To było na początku lat 90. Jeździłem wtedy w lipcu każdego roku do Warszawy na festiwal Jazz Warsaw Summer Days. Na bilety jakoś kasy starczało, gorzej było z noclegiem.

Po ostatnim koncercie, który kończył się grubo po północy, tułałem się po centrum, czekając na pierwszy autobus na Tarchomin. Tam miałem nocleg. Odsypiałem nockę i wieczorem wracałem na festiwal.

Któregoś dnia – jakoś przed piąta rano – łaziłem koło Warszawy Centralnej. Do dziś pamiętam smród zasikanych przejść podziemnych, śmieci rozwiewane wiatrem, mury upaprane graffiti i brudne stragany wzdłuż Alei Jerozolimskich. Chyba nikt wtedy nie sprzątał tego miasta. Brud, smród, kiła i mogiła.

W pewnym momencie poczułem na sobie wzrok kobiety siedzącej na przystanku, z którego za parę minut miał odjechać mój autobus. Miała ze sobą dwie brudne reklamówki, wypchane całym swoim życiem. Z jednej wyciągnęła bułkę, z drugiej jakiś brązowawy trunek. Ugryzła kęs i zdrowo pociągnęła z flaszki.

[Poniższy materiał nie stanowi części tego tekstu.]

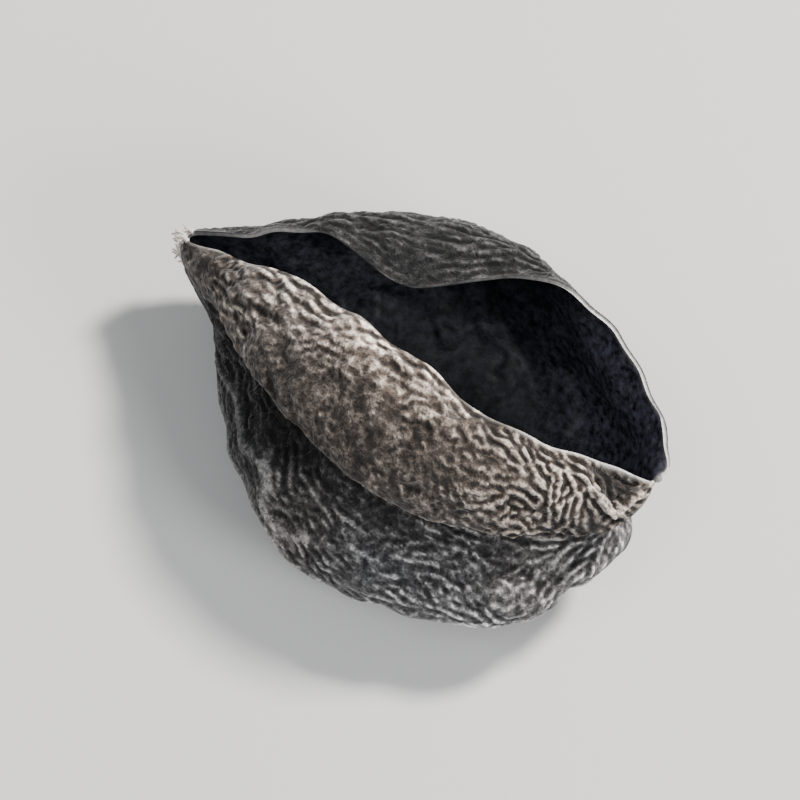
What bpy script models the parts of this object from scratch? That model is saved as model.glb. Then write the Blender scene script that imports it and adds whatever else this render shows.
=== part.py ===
"""A dried wood ear mushroom: one curled ear of leathery flesh, felted outside and smooth inside.

The ear is a single sheet of flesh. It starts at the pinched attachment, widens into a pouch and closes again at
a blunt tip. It is drawn as long lines that run from the attachment to the tip, one beside the other, from the near
edge of the mouth, over the near roll, down the belly, under the keel and up to the far edge of the mouth.

Frame: +X runs from the attachment to the tip, +Z is up, and Z = 0 is the surface that the ear lies on. The origin is
the centre of the bounding box's bottom.
"""

import bmesh
import bpy
from mathutils import Matrix, Vector

MM = 0.001
NAME = "wood_ear"

FLESH_MM = 1.15
RIM_SHARE = 0.45
SMOOTHING_LEVELS = 2

FELT_COLOUR = (0.125, 0.108, 0.095, 1.0)
FELT_ROUGHNESS = 0.9

# Each line is (x, y, z) in millimetres at eight stations, from the attachment to the tip.
LINES = {
    "near_rim": (
        (0.4, -0.7, 6.6), (4.4, -0.4, 8.9), (9.4, -0.5, 11.2), (14.0, -1.4, 13.1),
        (19.6, -2.6, 14.1), (25.4, -3.6, 13.4), (31.0, -2.1, 11.7), (34.9, -1.1, 10.3),
    ),
    "near_crest": (
        (0.0, -1.2, 6.1), (4.1, -1.8, 9.4), (9.0, -2.8, 12.3), (13.5, -4.4, 14.6),
        (19.4, -5.8, 15.6), (25.6, -6.2, 15.0), (31.3, -4.6, 12.9), (34.9, -2.4, 10.4),
    ),
    "near_side": (
        (-0.2, -1.5, 5.0), (4.1, -3.4, 7.2), (8.9, -6.7, 9.7), (13.2, -9.6, 11.1),
        (19.4, -10.6, 11.4), (25.8, -10.2, 10.7), (31.2, -7.8, 9.8), (34.7, -4.6, 9.2),
    ),
    "crease": (
        (-0.1, -1.1, 3.9), (4.3, -2.5, 5.0), (9.7, -3.8, 6.6), (14.2, -5.4, 7.5),
        (19.8, -6.2, 8.0), (26.0, -6.0, 7.6), (31.2, -4.6, 7.2), (33.2, -3.0, 7.4),
    ),
    "belly_shoulder": (
        (0.0, -0.9, 3.5), (4.7, -4.0, 4.2), (9.6, -7.8, 5.6), (14.8, -12.0, 6.8),
        (20.4, -13.6, 7.4), (26.6, -12.8, 7.0), (32.4, -9.6, 6.2), (35.7, -5.8, 6.2),
    ),
    "belly_side": (
        (0.2, -0.6, 3.2), (4.8, -4.2, 2.9), (8.8, -10.2, 3.4), (14.0, -16.0, 3.6),
        (20.2, -17.6, 3.6), (26.6, -15.8, 3.8), (32.4, -11.2, 4.0), (35.6, -5.6, 4.6),
    ),
    "bilge": (
        (0.4, -0.1, 3.1), (4.9, -2.5, 1.5), (9.6, -6.9, 0.1), (14.4, -11.6, -0.9),
        (20.0, -13.0, -0.9), (26.2, -11.8, -0.9), (31.6, -7.6, 0.2), (34.6, -2.4, 3.8),
    ),
    "keel": (
        (0.5, 0.4, 3.4), (5.0, 0.0, 1.3), (9.8, -1.0, -0.6), (14.6, -2.4, -0.9),
        (20.0, -3.0, -0.9), (26.0, -2.6, -0.9), (31.0, -1.4, 0.2), (34.2, 0.0, 4.2),
    ),
    "far_bilge": (
        (0.6, 0.8, 4.0), (5.0, 2.2, 2.5), (9.8, 4.2, 0.6), (14.8, 5.4, -0.7),
        (20.2, 5.6, -0.9), (25.6, 4.6, -0.7), (30.6, 3.2, 1.2), (34.3, 1.0, 5.4),
    ),
    "far_side": (
        (0.6, 1.1, 5.0), (4.8, 3.3, 5.2), (9.8, 6.9, 5.0), (14.8, 9.2, 4.6),
        (20.4, 9.8, 4.4), (25.4, 8.0, 4.9), (30.0, 5.0, 6.0), (34.5, 1.2, 7.4),
    ),
    "far_crest": (
        (0.5, 1.0, 5.9), (4.6, 2.9, 7.4), (9.6, 6.2, 9.7), (14.6, 9.3, 11.0),
        (20.4, 10.0, 9.7), (25.5, 7.3, 8.9), (30.2, 4.6, 8.7), (34.7, 1.0, 9.2),
    ),
    "far_rim": (
        (0.5, 0.4, 6.5), (4.4, 1.6, 7.8), (9.4, 4.8, 9.8), (14.9, 1.5, 8.7),
        (20.6, 8.0, 10.3), (26.2, 7.4, 10.7), (31.1, 5.2, 10.9), (36.3, 0.3, 11.1),
    ),
}
STATIONS = 8

# How crisp a fold is, from 0 to 1: the roll's overhanging lower edge, and the ridge at the tip.
ROLL_EDGE = "near_side"
ROLL_EDGE_CREASE = 0.55
TIP_RIDGE_CREASE = 0.8


def clear_scene():
    for obj in list(bpy.data.objects):
        bpy.data.objects.remove(obj, do_unlink=True)


def felt_material():
    material = bpy.data.materials.new("felt")
    material.use_nodes = True
    shader = material.node_tree.nodes["Principled BSDF"]
    shader.inputs["Base Color"].default_value = FELT_COLOUR
    shader.inputs["Roughness"].default_value = FELT_ROUGHNESS
    shader.inputs["Metallic"].default_value = 0.0
    return material


def ear_cage():
    """The coarse cage of the outside: the lines' quads, and a row of quads across the sheet at each end."""
    cage = bmesh.new()
    lines = [[cage.verts.new(Vector(point) * MM) for point in line] for line in LINES.values()]
    for line, beside in zip(lines, lines[1:]):
        for k in range(STATIONS - 1):
            cage.faces.new((line[k], beside[k], beside[k + 1], line[k + 1]))
    last = len(lines) - 1
    for i in range(len(lines) // 2 - 1):
        ring = (lines[i], lines[i + 1], lines[last - i - 1], lines[last - i])
        cage.faces.new([line[-1] for line in ring])
        cage.faces.new([line[0] for line in reversed(ring)])
    sharpness = cage.edges.layers.float.new("crease_edge")
    edge_line = list(LINES).index(ROLL_EDGE)
    for k in range(1, STATIONS - 1):
        cage.edges.get((lines[edge_line][k], lines[edge_line][k + 1]))[sharpness] = ROLL_EDGE_CREASE
    for i in range(edge_line):
        cage.edges.get((lines[i][-1], lines[i + 1][-1]))[sharpness] = TIP_RIDGE_CREASE
    mesh = bpy.data.meshes.new(NAME)
    cage.to_mesh(mesh)
    cage.free()
    return mesh


def body_weights(obj):
    """Full thickness in the middle of the sheet, and the rim's share of it at the edges and at the attachment."""
    body = obj.vertex_groups.new(name="body")
    rows = len(LINES)
    for i in range(rows):
        for k in range(STATIONS):
            inside = 0 < i < rows - 1 and 0 < k
            weight = 1.0 if inside and k < STATIONS - 1 else 0.5 if inside else 0.0
            body.add([i * STATIONS + k], weight, "REPLACE")
    return body


def ear(collection):
    obj = bpy.data.objects.new(NAME, ear_cage())
    collection.objects.link(obj)
    obj.data.materials.append(felt_material())
    body = body_weights(obj)

    smooth = obj.modifiers.new("smooth", "SUBSURF")
    smooth.levels = SMOOTHING_LEVELS
    smooth.render_levels = SMOOTHING_LEVELS

    flesh = obj.modifiers.new("flesh", "SOLIDIFY")
    flesh.thickness = FLESH_MM * MM
    flesh.offset = -1.0
    flesh.vertex_group = body.name
    flesh.thickness_vertex_group = RIM_SHARE
    return obj


def stand_on_the_ground(obj):
    """Moves the ear so that its bounding box stands on Z = 0, centred over the origin."""
    shaped = obj.evaluated_get(bpy.context.evaluated_depsgraph_get()).to_mesh()
    low = Vector([min(v.co[axis] for v in shaped.vertices) for axis in range(3)])
    high = Vector([max(v.co[axis] for v in shaped.vertices) for axis in range(3)])
    base = Vector(((low.x + high.x) / 2, (low.y + high.y) / 2, low.z))
    obj.data.transform(Matrix.Translation(-base))


def main():
    clear_scene()
    collection = bpy.data.collections.new("wood_ear_mushroom")
    bpy.context.scene.collection.children.link(collection)
    stand_on_the_ground(ear(collection))


main()
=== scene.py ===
"""The looks of a dried wood ear mushroom: wrinkled grey-brown felt outside, blue-black inside, with a pale rim.

The ear is one curled sheet. Its coarse cage is the same as the solid's. Here it is subdivided finely, creased
with long soft folds and the felt's fine wrinkles, and given a thickness with a rounded rim.

A place on the sheet is (s, t). s runs across it, from 0 at the near rim to 1 at the far rim. t runs along it,
from 0 at the attachment to 1 at the tip. Lengths are in millimetres until a mesh is made.
"""

import math

import bpy
import numpy as np
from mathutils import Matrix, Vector
from mathutils.bvhtree import BVHTree


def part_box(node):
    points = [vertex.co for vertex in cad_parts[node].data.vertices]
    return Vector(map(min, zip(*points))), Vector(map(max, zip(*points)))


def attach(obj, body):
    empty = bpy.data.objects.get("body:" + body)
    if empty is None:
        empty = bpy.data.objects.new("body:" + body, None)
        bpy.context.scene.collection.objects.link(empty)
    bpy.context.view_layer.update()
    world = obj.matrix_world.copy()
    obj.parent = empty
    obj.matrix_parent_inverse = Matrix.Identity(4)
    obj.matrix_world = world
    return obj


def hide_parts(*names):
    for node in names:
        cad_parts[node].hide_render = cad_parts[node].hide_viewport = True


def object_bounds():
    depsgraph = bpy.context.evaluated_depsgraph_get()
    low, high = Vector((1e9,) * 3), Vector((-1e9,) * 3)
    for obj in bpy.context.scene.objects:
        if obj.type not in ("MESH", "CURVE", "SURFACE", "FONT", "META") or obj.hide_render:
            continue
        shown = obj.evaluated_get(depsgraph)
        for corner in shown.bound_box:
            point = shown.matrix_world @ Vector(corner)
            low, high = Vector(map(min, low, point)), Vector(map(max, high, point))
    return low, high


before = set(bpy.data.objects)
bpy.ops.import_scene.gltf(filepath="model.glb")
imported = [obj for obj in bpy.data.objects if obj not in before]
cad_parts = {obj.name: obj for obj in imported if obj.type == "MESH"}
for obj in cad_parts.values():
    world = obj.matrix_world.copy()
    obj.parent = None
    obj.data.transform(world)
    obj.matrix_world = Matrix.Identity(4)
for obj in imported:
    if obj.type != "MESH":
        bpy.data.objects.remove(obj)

MM = 0.001
TAU = 2.0 * math.pi
CAD_BOX = [list(corner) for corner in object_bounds()]
SUBDIVISIONS = 5
SOLID_SUBDIVISIONS = 2

# Each line is (x, y, z) in millimetres at eight stations, from the attachment to the tip.
LINES = (
    # near rim
    ((0.4, -0.7, 6.6), (4.4, -0.4, 8.9), (9.4, -0.5, 11.2), (14.0, -1.4, 13.1),
     (19.6, -2.6, 14.1), (25.4, -3.6, 13.4), (31.0, -2.1, 11.7), (34.9, -1.1, 10.3)),
    # near crest
    ((0.0, -1.2, 6.1), (4.1, -1.8, 9.4), (9.0, -2.8, 12.3), (13.5, -4.4, 14.6),
     (19.4, -5.8, 15.6), (25.6, -6.2, 15.0), (31.3, -4.6, 12.9), (34.9, -2.4, 10.4)),
    # near side
    ((-0.2, -1.5, 5.0), (4.1, -3.4, 7.2), (8.9, -6.7, 9.7), (13.2, -9.6, 11.1),
     (19.4, -10.6, 11.4), (25.8, -10.2, 10.7), (31.2, -7.8, 9.8), (34.7, -4.6, 9.2)),
    # crease
    ((-0.1, -1.1, 3.9), (4.3, -2.5, 5.0), (9.7, -3.8, 6.6), (14.2, -5.4, 7.5),
     (19.8, -6.2, 8.0), (26.0, -6.0, 7.6), (31.2, -4.6, 7.2), (33.2, -3.0, 7.4)),
    # belly shoulder
    ((0.0, -0.9, 3.5), (4.7, -4.0, 4.2), (9.6, -7.8, 5.6), (14.8, -12.0, 6.8),
     (20.4, -13.6, 7.4), (26.6, -12.8, 7.0), (32.4, -9.6, 6.2), (35.7, -5.8, 6.2)),
    # belly side
    ((0.2, -0.6, 3.2), (4.8, -4.2, 2.9), (8.8, -10.2, 3.4), (14.0, -16.0, 3.6),
     (20.2, -17.6, 3.6), (26.6, -15.8, 3.8), (32.4, -11.2, 4.0), (35.6, -5.6, 4.6)),
    # bilge
    ((0.4, -0.1, 3.1), (4.9, -2.5, 1.5), (9.6, -6.9, 0.1), (14.4, -11.6, -0.9),
     (20.0, -13.0, -0.9), (26.2, -11.8, -0.9), (31.6, -7.6, 0.2), (34.6, -2.4, 3.8)),
    # keel
    ((0.5, 0.4, 3.4), (5.0, 0.0, 1.3), (9.8, -1.0, -0.6), (14.6, -2.4, -0.9),
     (20.0, -3.0, -0.9), (26.0, -2.6, -0.9), (31.0, -1.4, 0.2), (34.2, 0.0, 4.2)),
    # far bilge
    ((0.6, 0.8, 4.0), (5.0, 2.2, 2.5), (9.8, 4.2, 0.6), (14.8, 5.4, -0.7),
     (20.2, 5.6, -0.9), (25.6, 4.6, -0.7), (30.6, 3.2, 1.2), (34.3, 1.0, 5.4)),
    # far side
    ((0.6, 1.1, 5.0), (4.8, 3.3, 5.2), (9.8, 6.9, 5.0), (14.8, 9.2, 4.6),
     (20.4, 9.8, 4.4), (25.4, 8.0, 4.9), (30.0, 5.0, 6.0), (34.5, 1.2, 7.4)),
    # far crest
    ((0.5, 1.0, 5.9), (4.6, 2.9, 7.4), (9.6, 6.2, 9.7), (14.6, 9.3, 11.0),
     (20.4, 10.0, 9.7), (25.5, 7.3, 8.9), (30.2, 4.6, 8.7), (34.7, 1.0, 9.2)),
    # far rim
    ((0.5, 0.4, 6.5), (4.4, 1.6, 7.8), (9.4, 4.8, 9.8), (14.9, 1.5, 8.7),
     (20.6, 8.0, 10.3), (26.2, 7.4, 10.7), (31.1, 5.2, 10.9), (36.3, 0.3, 11.1)),
)
ROWS = len(LINES)
STATIONS = len(LINES[0])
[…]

Zaczynali schodzić się inni ludzie, ale ona nie zwracała na nich uwagi. Czuła się na tym przystanku jak w domu. Po wczesnym śniadaniu zabrała się do sprzątania. Wyjęła szmatkę i zaczęła wycierać siedzenia. Zebrała  śmieci i upchała je w koszu. Dreptała wokół przystanku i obserwowała mnie. W końcu usiadała na swoim miejscu i gestem zaprosiła, żebym usiadł obok niej. Już miałem to zrobić, gdy nagle przystankowej gospodyni ulało się śniadanie. Posłała mi przepraszające spojrzenie, a ja kiwnąłem, że nic się nie stało. Z niezręcznej sytuacji wybawił nas nadjeżdżający autobus. Wsiadłem, skasowałem bilet i zająłem miejsce – traf chciał, że po stronie chodnika. Kobieta pomachała mi na pożegnanie, a ja jej odmachałem. Kiedy autobus ruszył, pomyślałem sobie, że ona jest jak to miasto, które piękne duchem jest jedocześnie biedne, brudne i śmierdzące. Kobieta i Warszawa – wymęczone i skacowane – próbowały od samego rana zapanować nad chaosem, i pomimo podejmowanych prób nie były w stanie tego zrobić.

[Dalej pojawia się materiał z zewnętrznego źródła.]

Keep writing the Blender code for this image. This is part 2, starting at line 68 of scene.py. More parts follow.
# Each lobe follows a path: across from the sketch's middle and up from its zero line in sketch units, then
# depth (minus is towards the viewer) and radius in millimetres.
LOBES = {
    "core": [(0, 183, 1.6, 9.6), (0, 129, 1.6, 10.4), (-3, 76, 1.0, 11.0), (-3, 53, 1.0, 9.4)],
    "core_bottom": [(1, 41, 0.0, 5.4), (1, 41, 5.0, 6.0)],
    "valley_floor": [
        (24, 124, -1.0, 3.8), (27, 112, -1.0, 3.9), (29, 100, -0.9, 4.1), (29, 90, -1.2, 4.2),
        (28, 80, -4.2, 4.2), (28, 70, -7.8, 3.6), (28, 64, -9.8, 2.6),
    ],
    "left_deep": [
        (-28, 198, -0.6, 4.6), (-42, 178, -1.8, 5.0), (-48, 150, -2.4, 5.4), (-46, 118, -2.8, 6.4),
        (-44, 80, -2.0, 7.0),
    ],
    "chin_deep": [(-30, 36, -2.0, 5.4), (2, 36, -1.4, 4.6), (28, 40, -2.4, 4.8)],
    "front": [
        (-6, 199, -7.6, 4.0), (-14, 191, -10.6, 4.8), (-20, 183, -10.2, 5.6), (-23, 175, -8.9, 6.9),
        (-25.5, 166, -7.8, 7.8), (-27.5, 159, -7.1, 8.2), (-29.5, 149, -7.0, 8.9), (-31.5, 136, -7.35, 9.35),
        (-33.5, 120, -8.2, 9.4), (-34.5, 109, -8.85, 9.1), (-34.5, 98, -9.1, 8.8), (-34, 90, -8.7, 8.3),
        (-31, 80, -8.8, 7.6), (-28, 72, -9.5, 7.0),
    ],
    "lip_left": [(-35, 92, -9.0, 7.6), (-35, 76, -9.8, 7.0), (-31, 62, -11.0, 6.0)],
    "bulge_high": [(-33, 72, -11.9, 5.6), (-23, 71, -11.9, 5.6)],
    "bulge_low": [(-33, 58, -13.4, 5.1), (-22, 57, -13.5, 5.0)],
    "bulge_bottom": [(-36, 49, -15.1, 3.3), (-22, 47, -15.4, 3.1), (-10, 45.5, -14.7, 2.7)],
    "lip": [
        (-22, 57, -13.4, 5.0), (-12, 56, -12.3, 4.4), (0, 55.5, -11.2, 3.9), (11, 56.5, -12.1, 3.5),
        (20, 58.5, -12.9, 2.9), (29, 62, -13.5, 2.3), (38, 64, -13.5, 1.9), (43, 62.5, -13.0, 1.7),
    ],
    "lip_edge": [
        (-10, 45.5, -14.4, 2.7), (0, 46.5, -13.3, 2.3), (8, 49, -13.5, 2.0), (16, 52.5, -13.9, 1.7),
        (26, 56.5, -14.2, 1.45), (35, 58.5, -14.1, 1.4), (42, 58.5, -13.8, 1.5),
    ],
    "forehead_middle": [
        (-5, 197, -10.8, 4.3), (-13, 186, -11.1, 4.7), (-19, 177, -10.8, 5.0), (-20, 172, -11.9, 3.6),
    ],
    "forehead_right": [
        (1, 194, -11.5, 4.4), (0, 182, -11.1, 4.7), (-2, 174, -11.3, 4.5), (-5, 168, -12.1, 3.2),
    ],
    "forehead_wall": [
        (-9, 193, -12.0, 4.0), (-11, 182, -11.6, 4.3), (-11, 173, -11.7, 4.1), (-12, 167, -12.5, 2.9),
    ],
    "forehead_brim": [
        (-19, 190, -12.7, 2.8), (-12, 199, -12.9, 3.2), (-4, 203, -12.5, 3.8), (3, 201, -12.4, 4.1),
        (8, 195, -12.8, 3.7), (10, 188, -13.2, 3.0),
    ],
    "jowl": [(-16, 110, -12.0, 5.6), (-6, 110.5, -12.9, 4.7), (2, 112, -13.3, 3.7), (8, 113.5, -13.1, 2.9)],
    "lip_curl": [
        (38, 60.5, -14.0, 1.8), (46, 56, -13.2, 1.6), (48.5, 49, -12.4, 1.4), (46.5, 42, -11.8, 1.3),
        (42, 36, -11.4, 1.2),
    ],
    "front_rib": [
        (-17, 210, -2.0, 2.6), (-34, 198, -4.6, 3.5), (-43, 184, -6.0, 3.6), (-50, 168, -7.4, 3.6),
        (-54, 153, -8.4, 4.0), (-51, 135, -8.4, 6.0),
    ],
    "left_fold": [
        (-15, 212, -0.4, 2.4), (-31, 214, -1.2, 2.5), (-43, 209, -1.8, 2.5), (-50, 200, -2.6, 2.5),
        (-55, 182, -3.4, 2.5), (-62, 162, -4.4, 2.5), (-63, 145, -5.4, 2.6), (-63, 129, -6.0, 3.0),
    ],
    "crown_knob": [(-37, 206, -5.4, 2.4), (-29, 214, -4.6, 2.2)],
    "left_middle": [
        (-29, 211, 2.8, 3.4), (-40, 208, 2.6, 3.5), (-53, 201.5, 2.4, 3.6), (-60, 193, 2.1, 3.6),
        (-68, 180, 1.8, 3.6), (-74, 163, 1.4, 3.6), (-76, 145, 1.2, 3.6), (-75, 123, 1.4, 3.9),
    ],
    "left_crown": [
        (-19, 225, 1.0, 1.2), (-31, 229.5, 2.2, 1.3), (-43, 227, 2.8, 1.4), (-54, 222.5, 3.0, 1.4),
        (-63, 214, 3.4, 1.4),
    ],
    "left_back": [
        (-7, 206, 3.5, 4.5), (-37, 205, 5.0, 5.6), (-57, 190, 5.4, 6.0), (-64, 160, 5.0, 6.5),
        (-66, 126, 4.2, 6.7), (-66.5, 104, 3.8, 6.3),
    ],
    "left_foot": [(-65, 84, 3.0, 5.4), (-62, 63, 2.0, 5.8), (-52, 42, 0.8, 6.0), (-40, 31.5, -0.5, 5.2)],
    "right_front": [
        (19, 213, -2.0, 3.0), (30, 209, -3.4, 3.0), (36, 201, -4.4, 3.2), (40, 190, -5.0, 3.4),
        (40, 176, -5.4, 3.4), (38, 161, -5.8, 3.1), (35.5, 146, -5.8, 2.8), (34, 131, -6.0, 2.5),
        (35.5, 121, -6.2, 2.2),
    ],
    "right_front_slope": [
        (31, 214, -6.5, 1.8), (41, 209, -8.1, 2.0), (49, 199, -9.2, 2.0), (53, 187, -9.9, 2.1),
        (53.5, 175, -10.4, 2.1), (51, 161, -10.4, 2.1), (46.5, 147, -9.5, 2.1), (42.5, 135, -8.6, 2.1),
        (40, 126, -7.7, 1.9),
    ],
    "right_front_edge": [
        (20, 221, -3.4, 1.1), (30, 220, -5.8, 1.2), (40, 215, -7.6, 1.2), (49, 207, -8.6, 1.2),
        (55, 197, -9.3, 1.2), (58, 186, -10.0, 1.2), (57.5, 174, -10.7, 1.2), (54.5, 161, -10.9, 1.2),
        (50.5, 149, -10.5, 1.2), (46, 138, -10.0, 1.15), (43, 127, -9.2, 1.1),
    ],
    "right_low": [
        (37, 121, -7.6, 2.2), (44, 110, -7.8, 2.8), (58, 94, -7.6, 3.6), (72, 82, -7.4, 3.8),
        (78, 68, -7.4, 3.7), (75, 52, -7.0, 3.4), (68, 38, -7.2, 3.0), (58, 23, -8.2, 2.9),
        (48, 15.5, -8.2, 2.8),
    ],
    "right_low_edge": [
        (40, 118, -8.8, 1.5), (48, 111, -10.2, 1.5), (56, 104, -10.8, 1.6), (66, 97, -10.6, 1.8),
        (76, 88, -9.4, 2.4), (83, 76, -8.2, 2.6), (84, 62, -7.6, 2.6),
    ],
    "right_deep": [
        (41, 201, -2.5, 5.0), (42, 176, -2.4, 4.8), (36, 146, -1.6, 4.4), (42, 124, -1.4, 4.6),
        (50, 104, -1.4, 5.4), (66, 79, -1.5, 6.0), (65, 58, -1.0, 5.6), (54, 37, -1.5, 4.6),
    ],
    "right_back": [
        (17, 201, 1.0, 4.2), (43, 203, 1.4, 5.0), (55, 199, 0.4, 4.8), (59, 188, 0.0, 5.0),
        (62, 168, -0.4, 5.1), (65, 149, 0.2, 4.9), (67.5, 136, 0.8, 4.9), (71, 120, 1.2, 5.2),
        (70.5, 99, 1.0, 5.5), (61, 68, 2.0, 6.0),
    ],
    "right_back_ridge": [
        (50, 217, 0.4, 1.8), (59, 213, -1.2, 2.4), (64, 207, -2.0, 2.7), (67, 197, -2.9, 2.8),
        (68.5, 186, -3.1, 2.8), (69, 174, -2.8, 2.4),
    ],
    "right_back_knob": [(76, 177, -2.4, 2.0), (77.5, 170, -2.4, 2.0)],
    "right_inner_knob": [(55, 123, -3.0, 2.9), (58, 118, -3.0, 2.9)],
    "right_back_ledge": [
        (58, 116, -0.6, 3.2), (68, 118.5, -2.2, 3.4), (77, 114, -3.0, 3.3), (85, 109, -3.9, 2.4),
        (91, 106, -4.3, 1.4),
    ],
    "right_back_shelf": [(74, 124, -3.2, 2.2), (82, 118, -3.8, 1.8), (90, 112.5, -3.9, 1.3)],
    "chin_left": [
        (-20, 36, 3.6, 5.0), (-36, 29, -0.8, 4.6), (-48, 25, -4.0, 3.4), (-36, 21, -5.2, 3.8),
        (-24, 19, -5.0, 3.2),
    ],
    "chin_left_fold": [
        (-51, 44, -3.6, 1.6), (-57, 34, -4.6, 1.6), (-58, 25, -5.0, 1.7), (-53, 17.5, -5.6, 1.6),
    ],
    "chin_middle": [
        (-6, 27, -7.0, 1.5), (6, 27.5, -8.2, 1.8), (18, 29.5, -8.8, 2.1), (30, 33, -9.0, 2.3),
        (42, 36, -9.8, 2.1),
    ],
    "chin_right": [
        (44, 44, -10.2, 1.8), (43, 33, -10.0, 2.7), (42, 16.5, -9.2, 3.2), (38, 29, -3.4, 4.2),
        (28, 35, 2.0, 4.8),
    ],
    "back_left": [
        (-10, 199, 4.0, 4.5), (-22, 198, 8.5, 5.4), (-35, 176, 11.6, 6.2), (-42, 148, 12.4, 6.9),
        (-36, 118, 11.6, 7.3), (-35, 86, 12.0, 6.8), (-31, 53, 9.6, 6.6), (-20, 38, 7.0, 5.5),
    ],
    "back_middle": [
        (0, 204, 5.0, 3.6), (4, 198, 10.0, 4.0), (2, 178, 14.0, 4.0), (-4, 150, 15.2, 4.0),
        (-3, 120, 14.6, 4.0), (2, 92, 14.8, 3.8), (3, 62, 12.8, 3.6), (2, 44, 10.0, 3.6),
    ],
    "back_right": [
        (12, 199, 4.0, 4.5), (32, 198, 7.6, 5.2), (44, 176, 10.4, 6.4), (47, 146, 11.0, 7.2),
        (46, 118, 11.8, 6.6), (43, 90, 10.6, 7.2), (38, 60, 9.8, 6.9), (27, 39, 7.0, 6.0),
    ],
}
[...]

Po latach, kiedy o tym myślę, zadaje sobie pytanie, czy coś się zmieniło? Czy raczej są rodzaje chaosu nie do okiełznania. Czy da się gdzieś przed nim schować? Myślę o tym, stojąc w korku w swoim aucie i stukając palcami o kierownicę. Dziś nie muszę łazić całą noc po obcym mieście, bo już stać mnie na hotel, a świat wygląda jak jeden wielki supermarket. Wszystko jest w każdej cenie i w każdej jakości. Wieczornymi ulicami przewalają się nawalone i bluzgające hordy młodych i starszych. Imprezy artystyczno-literackie, hipsterskie, wódka na stojaka, przy bufecie, z setką i galaretką. Weekendowa fiesta varsaviana, cracoviana, plociana – wszędzie tak samo. Komunia wszystkich stanów i klas. Prezesi rad nadzorczych, studenci, białe kołnierzyki – wszyscy ze wszystkimi bratają się pijacko. Weekendowy świat zredukowany do knajpy. Chaos jak dawniej nie do opanowania, tyle że jakiś większy.